SKU Compass vs Linnworks: Which Multi-Channel Inventory Tool Wins? (2026)
Linnworks is an established, broad multi-channel order-and-inventory management platform. SKU Compass is a focused forecasting tool with Amazon-fee depth and an optional analyst. They overlap on "multi-channel," but they're built for different jobs. Here's the honest head-to-head.
Quick Answer
If you need a broad operations backbone — lots of marketplace and courier integrations, listing management, order routing, and warehouse/fulfillment workflows across many channels — Linnworks wins. It's a mature, wide platform built to run multi-channel operations end to end.
If your bottleneck is forecasting accuracy and reorder decisions — how much to order and when, with per-FNSKU 2026 Amazon fee math, AWD upstream tracking, simpler onboarding, and an optional human analyst reviewing your restocks — SKU Compass wins. Pick Linnworks if you need to operate a wide multi-channel business; pick SKU Compass if you need to forecast and reorder it well, especially with Amazon depth.
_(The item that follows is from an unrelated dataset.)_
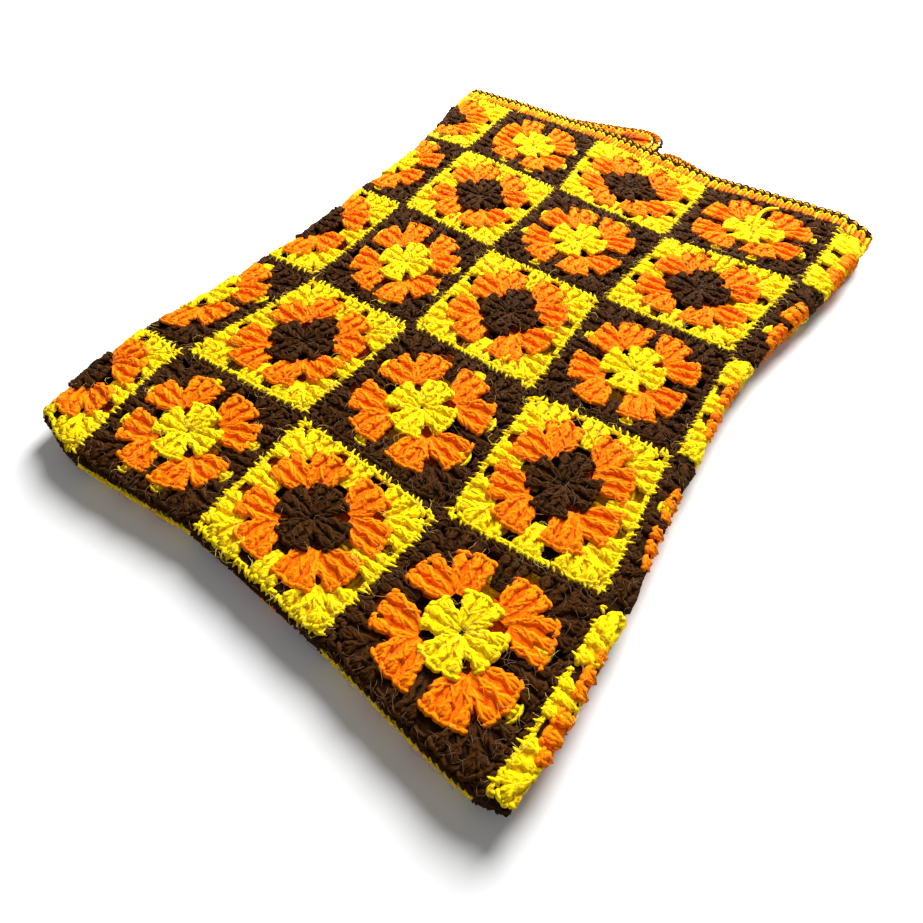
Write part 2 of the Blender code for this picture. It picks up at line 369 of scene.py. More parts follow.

What each platform is built around
Linnworks — a multi-channel operations platform
Linnworks is an established, enterprise-leaning platform for running multi-channel commerce: a broad set of marketplace and storefront integrations, listing management, centralized order management, inventory syncing across channels, shipping/courier integrations, and warehouse-management workflows. Its strength is breadth — it's designed to be the operational hub that ties many sales channels and fulfillment processes together.
Center of gravity: channel integrations, listing + order management, and fulfillment operations at scale.
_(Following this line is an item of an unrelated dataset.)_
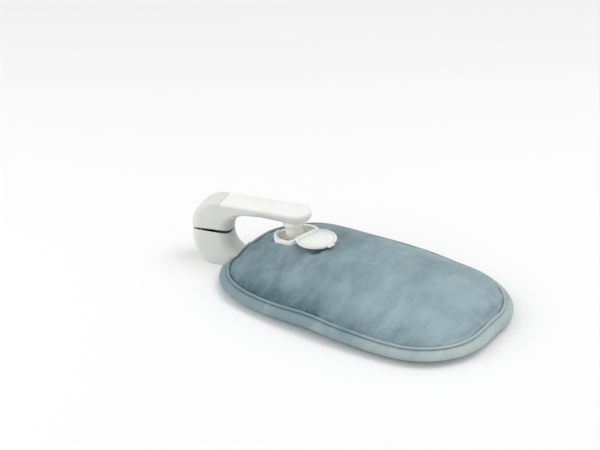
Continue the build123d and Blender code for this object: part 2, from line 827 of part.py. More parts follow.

SKU Compass — forecasting depth with Amazon-fee awareness
SKU Compass is a focused demand-forecasting and reorder tool. It forecasts per SKU per channel with weighted multi-window velocity and seasonality, reconciles Amazon FBA + AWD + Shopify + Walmart stock in one view, and bakes in per-FNSKU 2026 Amazon fee math (aged-inventory surcharge, low-inventory fee, peak storage) so reorder economics are accurate. An optional managed-service tier puts a human analyst on your restocks. Built by a former 3PL operator, with onboarding designed to be light.
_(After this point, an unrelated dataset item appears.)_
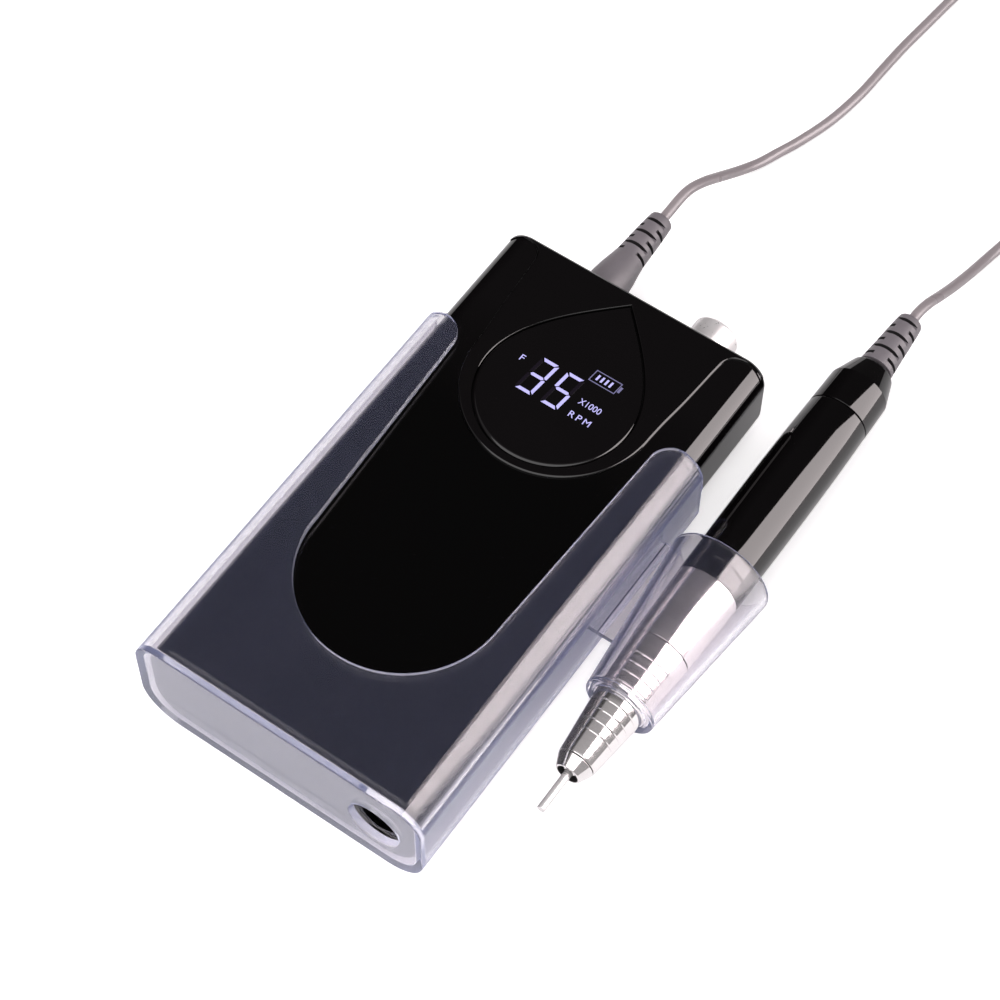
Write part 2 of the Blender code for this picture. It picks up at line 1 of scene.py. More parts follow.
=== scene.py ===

Center of gravity: forecast accuracy, 2026 Amazon fee-aware reorder math, AWD tracking, optional analyst.
The deciding question
Ask what you actually need the software to do. If you need to run operations — list products across many marketplaces, route and ship orders, sync stock, manage a warehouse — that's a platform job, and Linnworks is built for it. If you need to make better reorder decisions — accurate per-SKU forecasts, fee-aware reorder quantities, and someone (software or analyst) telling you what to buy and when — that's a forecasting job, and SKU Compass is built for it.
Head-to-head: where each one wins
Where Linnworks wins
- Breadth of channel integrations. A wide library of marketplace, storefront, and courier connections — if you sell across many channels, it likely connects to them.
- Listing & order management. Centralized multi-channel listing, order routing, and stock syncing — the operational backbone SKU Compass doesn't try to be.
- Fulfillment / warehouse workflows. Shipping integrations and warehouse-management features for running fulfillment at scale.
- Maturity & scale. An established platform with a deep feature set, suited to larger, operations-heavy sellers.
- Forecasting is one module inside a broad platform — not the singular focus the way it is in a dedicated forecasting tool.
- Per-FNSKU 2026 Amazon fee math (aged surcharge, low-inventory fee, peak storage) typically isn't the design center of a broad operations platform.
- Breadth means a heavier setup — onboarding a full operations platform is a bigger lift than a focused forecasting tool.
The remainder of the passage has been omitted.